Le Pen’s Declaration — and What She Said
“Tonight, I am candidate in the presidential election,” Le Pen said in a prime-time interview on TF1 television, hours after the ruling. She framed her candidacy as both a personal vindication and a political mission, describing the shortened ban as confirmation that French democracy required her participation. She had previously said she would not run for the presidency if the court ordered her to wear an electronic bracelet because it would interfere with campaigning and undermine her credibility. With the bracelet requirement reducing her prison term rather than triggering her ineligibility, she declared immediately.
The announcement came as something of a relief within National Rally circles, where preparations for a Bardella candidacy had been advancing. Le Pen, who is polling at 32% in the first round against Bardella’s 35-37%, is broadly seen within the party as a more experienced, battle-tested candidate — one who knows precisely what a presidential campaign requires from three previous attempts.
The Case Against Her — and Why the Conviction Matters
The conviction itself stands, and will be central to her opponents’ campaigns against her. The Paris criminal court in March 2025 found that Le Pen’s party, then known as the National Front, diverted European Parliament funds between 2004 and 2016 by paying parliamentary assistants who were in reality working for the party rather than carrying out duties for Members of the European Parliament. Le Pen defended the practice as a legitimate way of “pooling” parliamentary assistants, and maintained that she had acted in “good faith.”

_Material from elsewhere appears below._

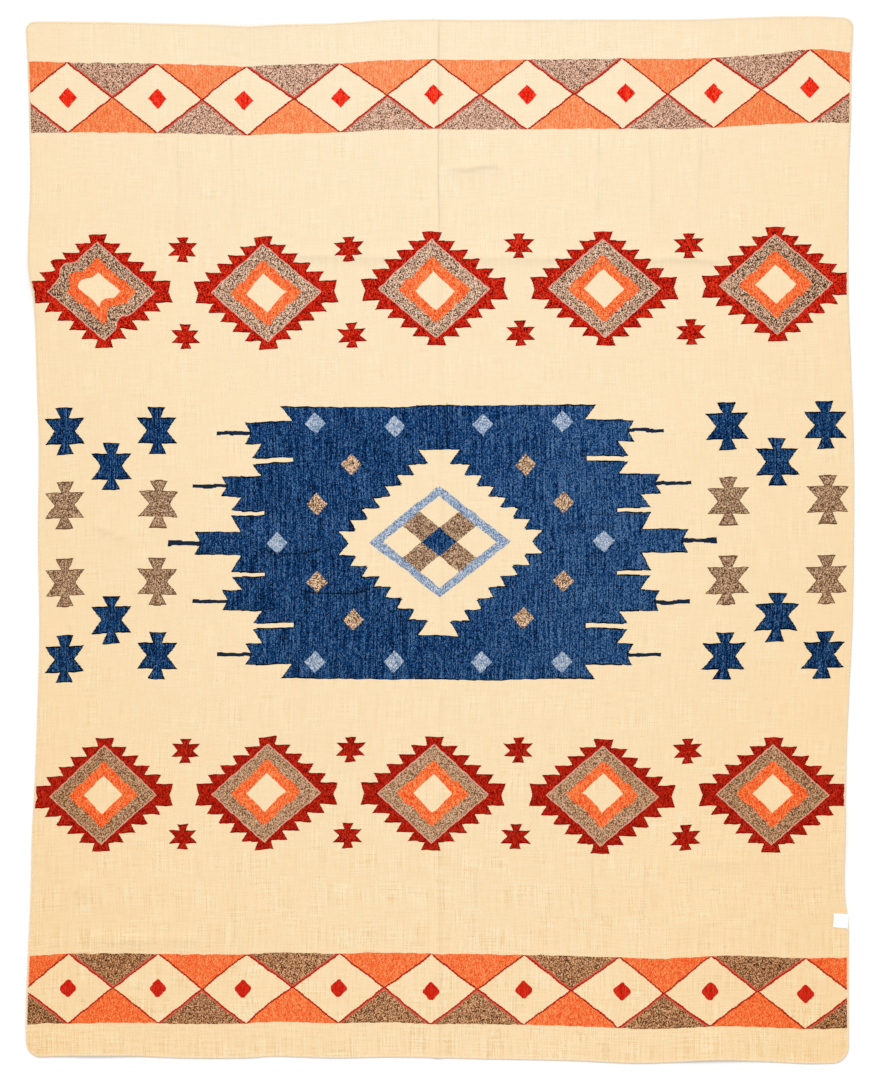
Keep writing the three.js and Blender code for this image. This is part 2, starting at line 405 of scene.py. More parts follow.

The scale of the misappropriation — described by prosecutors as systematic and sustained over more than a decade — is the element her opponents will emphasise. President Macron, whose own term ends in 2027, has been careful in public statements about the ruling, but allies in the Ensemble coalition and figures on the French left have already indicated they will make the conviction a defining issue in the campaign.
What the Polls Show — and Why Le Pen’s Position Is Stronger Than Ever
Every opinion poll published since the initial 2025 conviction showed that Le Pen’s support remained remarkably durable despite the guilty verdict. The National Rally leads opinion polls for next April’s 2027 election. And Le Pen, despite three previous failures to win the presidency, is widely seen as the strongest first-round performer — polling 32% against a divided centre and left that has consistently failed to unite behind a single candidate.
Jordan Bardella, her 30-year-old protege, had been polling at 35-37% on the strength of the party’s positioning — but Bardella’s youth and relative inexperience on the national stage had always been a concern within RN about a presidential campaign. With Le Pen back in the race, the party has its most experienced candidate and its most recognisable face.
French media reported that if Le Pen’s ban had been upheld, Bardella could have announced his candidacy within days. His path to the candidacy remains open if Le Pen faces further legal complications — the Court of Cassation could yet hear an appeal from prosecutors — but as of Tuesday evening, it is Le Pen who will be seeking the Élysée for the fourth time.
What Happens Next — The Legal and Political Timeline
The Court of Cassation, France’s highest court, does not judge the facts of a case but checks whether the courts have applied the law correctly. If prosecutors pursue that appeal — which they have signalled they may — the court could take approximately six months to hear the case and issue a verdict. A decision from the Cassation court before April 2027’s first presidential ballot is therefore possible but not guaranteed.
If the Cassation court reinstates the five-year ban, Le Pen’s candidacy collapses. If it upholds the appeals court ruling, she runs with a guilty verdict but no electoral prohibition. The uncertainty will hang over the 2027 campaign from its opening weeks — a political variable with no historical precedent in France’s Fifth Republic.